---------- PROVIDED MATERIAL ----------

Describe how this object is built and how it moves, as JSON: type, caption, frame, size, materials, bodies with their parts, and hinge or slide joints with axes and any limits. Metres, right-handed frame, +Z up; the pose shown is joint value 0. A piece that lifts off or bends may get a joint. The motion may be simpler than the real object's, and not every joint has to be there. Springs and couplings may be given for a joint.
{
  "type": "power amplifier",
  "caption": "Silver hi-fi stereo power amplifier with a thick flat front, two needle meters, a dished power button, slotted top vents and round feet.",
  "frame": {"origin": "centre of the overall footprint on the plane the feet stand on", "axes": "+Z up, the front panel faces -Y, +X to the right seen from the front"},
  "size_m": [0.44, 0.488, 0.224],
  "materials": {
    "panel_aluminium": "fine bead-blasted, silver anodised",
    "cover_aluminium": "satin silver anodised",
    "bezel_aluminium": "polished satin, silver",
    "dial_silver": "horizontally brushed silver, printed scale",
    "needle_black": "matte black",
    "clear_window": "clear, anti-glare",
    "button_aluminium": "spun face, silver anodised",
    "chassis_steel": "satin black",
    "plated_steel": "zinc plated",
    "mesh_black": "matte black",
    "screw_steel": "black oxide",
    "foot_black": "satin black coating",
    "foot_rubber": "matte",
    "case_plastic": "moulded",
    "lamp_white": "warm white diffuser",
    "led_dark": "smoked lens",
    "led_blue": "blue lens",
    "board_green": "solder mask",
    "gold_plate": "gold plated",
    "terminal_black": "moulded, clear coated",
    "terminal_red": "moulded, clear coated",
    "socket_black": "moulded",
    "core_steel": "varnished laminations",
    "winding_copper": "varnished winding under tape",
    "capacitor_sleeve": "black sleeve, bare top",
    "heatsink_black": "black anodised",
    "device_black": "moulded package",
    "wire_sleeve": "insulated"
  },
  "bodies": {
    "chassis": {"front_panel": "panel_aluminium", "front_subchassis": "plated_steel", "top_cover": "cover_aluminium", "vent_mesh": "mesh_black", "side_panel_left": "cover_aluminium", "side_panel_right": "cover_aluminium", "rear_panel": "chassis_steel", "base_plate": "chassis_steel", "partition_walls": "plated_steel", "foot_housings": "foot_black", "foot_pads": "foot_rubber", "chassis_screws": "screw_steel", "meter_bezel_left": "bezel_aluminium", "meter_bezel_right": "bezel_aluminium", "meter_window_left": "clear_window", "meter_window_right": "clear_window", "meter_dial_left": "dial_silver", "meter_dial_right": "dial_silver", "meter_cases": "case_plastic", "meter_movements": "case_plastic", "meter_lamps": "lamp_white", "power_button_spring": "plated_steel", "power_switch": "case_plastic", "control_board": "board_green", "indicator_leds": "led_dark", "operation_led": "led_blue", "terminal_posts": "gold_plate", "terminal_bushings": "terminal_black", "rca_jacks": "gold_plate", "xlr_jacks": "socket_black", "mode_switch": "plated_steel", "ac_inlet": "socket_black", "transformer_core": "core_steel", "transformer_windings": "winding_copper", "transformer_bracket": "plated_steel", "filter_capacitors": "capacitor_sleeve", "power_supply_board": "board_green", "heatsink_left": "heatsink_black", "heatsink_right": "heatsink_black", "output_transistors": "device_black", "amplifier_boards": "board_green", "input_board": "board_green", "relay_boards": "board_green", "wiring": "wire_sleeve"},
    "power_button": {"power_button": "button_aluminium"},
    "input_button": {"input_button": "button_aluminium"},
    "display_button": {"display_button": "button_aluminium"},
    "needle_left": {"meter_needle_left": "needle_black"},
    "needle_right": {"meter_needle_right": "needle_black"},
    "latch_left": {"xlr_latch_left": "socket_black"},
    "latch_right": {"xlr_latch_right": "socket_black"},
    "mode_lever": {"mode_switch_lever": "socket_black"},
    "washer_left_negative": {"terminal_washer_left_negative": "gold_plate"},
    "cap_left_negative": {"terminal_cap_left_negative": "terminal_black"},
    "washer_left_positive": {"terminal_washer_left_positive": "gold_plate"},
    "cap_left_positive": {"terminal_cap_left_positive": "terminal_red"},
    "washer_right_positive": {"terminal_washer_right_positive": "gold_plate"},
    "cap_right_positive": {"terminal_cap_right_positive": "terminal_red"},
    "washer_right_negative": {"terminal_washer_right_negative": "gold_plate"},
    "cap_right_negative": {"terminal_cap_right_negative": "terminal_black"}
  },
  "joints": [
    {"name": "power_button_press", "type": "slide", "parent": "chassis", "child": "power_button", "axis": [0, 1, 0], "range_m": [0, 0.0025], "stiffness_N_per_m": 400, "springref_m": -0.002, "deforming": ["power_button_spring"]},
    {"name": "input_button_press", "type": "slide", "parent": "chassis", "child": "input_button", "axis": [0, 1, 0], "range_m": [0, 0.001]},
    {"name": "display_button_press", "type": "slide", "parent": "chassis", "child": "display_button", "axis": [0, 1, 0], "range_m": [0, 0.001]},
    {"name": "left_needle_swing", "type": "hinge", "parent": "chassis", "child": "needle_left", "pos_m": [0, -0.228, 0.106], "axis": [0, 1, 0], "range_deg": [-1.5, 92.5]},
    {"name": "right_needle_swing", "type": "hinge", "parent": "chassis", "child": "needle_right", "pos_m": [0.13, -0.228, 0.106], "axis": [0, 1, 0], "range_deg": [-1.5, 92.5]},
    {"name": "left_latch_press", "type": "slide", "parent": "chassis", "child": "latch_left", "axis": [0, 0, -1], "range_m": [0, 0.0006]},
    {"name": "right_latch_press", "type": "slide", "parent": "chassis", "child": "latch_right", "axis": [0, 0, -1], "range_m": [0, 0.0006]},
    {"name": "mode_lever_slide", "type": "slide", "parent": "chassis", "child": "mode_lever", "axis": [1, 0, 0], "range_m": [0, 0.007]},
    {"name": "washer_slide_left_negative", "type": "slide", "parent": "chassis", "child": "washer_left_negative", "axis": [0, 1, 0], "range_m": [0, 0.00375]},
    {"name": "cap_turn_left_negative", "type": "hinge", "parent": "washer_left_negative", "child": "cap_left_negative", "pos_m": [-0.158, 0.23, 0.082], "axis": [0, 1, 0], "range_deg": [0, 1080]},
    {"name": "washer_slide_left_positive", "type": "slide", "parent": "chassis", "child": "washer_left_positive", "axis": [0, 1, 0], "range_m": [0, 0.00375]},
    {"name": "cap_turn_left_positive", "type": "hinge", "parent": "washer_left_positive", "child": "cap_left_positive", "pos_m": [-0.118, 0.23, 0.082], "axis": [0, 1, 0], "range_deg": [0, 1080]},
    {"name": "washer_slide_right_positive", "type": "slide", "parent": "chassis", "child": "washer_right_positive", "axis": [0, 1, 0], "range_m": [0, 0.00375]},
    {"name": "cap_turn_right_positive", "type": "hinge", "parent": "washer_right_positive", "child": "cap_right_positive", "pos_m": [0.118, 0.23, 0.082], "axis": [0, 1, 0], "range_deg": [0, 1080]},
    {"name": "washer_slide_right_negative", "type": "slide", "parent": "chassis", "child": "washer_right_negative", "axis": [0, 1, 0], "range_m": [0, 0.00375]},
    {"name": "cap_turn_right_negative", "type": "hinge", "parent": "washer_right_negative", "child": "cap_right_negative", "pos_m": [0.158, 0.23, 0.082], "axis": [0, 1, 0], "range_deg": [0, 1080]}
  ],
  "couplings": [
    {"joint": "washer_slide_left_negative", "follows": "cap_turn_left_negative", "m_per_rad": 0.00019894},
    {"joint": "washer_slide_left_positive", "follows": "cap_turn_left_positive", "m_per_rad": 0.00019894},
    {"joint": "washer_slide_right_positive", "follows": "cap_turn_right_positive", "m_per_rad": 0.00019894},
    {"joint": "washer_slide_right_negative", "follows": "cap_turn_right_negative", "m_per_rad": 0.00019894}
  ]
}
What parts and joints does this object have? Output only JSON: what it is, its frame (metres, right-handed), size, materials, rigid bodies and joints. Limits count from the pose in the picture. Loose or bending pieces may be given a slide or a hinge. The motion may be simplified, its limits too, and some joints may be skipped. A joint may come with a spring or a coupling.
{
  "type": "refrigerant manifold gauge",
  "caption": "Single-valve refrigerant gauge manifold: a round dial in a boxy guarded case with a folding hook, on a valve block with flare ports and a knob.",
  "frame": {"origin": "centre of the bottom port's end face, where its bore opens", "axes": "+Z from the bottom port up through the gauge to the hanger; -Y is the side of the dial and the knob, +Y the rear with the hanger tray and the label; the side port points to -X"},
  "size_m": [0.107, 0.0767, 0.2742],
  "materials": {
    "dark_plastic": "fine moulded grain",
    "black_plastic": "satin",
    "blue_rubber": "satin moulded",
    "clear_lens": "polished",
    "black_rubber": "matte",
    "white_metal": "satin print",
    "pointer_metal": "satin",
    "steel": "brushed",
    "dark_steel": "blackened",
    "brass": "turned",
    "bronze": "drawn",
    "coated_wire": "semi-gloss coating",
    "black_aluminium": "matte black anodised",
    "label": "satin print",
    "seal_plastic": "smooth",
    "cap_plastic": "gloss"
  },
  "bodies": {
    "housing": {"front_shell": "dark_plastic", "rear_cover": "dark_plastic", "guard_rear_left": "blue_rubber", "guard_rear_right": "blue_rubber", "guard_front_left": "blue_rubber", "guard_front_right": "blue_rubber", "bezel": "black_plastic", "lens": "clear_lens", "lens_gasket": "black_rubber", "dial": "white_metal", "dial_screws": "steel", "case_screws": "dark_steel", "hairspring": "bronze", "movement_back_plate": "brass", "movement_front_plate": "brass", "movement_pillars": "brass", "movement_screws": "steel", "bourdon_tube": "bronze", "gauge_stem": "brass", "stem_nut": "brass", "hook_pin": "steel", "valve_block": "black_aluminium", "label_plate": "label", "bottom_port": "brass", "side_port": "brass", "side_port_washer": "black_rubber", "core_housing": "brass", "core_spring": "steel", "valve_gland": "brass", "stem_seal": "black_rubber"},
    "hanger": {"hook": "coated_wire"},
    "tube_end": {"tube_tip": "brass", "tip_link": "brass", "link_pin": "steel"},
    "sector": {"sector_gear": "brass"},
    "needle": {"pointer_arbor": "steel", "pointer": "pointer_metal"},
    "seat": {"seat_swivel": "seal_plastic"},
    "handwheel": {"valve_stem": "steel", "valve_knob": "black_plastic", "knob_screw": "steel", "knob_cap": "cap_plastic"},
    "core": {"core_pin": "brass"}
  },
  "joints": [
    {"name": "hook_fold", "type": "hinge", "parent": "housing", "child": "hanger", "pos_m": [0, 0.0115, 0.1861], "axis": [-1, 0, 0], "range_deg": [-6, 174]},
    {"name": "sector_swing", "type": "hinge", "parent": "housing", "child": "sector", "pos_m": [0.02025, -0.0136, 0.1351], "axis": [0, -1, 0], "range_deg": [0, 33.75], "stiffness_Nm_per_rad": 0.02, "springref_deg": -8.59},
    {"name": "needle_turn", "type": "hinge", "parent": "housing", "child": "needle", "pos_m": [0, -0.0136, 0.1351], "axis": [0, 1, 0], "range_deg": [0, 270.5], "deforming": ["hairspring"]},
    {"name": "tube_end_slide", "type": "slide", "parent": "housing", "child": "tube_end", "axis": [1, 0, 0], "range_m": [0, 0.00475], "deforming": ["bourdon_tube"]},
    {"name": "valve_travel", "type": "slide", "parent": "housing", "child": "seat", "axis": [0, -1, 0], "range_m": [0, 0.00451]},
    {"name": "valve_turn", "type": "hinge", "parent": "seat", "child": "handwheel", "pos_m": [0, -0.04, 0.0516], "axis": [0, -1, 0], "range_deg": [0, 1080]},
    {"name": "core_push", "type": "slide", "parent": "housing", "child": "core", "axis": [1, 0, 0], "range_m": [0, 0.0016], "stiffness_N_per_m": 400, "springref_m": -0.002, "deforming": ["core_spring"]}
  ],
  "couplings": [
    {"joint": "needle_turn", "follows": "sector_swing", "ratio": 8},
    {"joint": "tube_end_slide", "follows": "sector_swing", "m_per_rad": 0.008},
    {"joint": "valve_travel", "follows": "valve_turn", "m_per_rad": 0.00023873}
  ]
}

----------

§ **TASK**: Look for lines containing the string "bodies" and copy them all.

§ **SOLUTION**:
Describe how this object is built and how it moves, as JSON: type, caption, frame, size, materials, bodies with their parts, and hinge or slide joints with axes and any limits. Metres, right-handed frame, +Z up; the pose shown is joint value 0. A piece that lifts off or bends may get a joint. The motion may be simpler than the real object's, and not every joint has to be there. Springs and couplings may be given for a joint.
  "bodies": {
What parts and joints does this object have? Output only JSON: what it is, its frame (metres, right-handed), size, materials, rigid bodies and joints. Limits count from the pose in the picture. Loose or bending pieces may be given a slide or a hinge. The motion may be simplified, its limits too, and some joints may be skipped. A joint may come with a spring or a coupling.
  "bodies": {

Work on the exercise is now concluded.